After ACSI and Calvary Chapel Christian School filed suit in August, some mainstream media quickly painted the case as the Scopes trial revisited. CNN Headline News filled television screens nationwide Aug. 27 with a huge graphic: "Creationism Suit." That same day, David Rosenzweig of the Los Angeles Times cast the suit against the backdrop of the "mixing of science and religion," and wrote that "University of California admissions officials have been accused in a federal civil rights lawsuit of discriminating against high schools that teach creationism and other conservative Christian viewpoints."
"This is not a creationism case," said Mr. Bird. "This is a case about all major subject areas in high school, where the state of California has taken it upon itself to reject textbooks and courses because of Christian content." Mr. Bird noted that, to his knowledge, no other states practices similar censorship.

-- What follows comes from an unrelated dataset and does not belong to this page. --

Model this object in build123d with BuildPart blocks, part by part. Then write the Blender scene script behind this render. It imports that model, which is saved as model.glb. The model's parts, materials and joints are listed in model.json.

While the majority of school parents support the school's legal action, the case has caused some disruption. In the category of "minor annoyance," Superintendent Des Starr said he has received a smattering of postcards and e-mails from as far away as Kansas, accusing him of being backward and small-minded. Of more serious concern have been parents who, learning of UC's disapproval of proposed courses, worried about their children's university eligibility.
"They've said, 'Well what are we going to do now? What if we want our kids to go to UC schools?'" Mr. Starr said.
He has had to reassure parents that the school is not using the disapproved courses or textbooks, in order to ensure students remain fully eligible for admission. That hampers the school from fulfilling its mission, he said: not simply to teach academic subjects, but to teach a Christian worldview.
"We teach to the whole child, to that spirit that may be lying dormant within them," he said. "We want them to understand that Christ upholds the universe and we want that thinking to become second nature to them."
For the University of California, that may be precisely the problem. A hearing on the university's motion to dismiss is set for Dec. 12.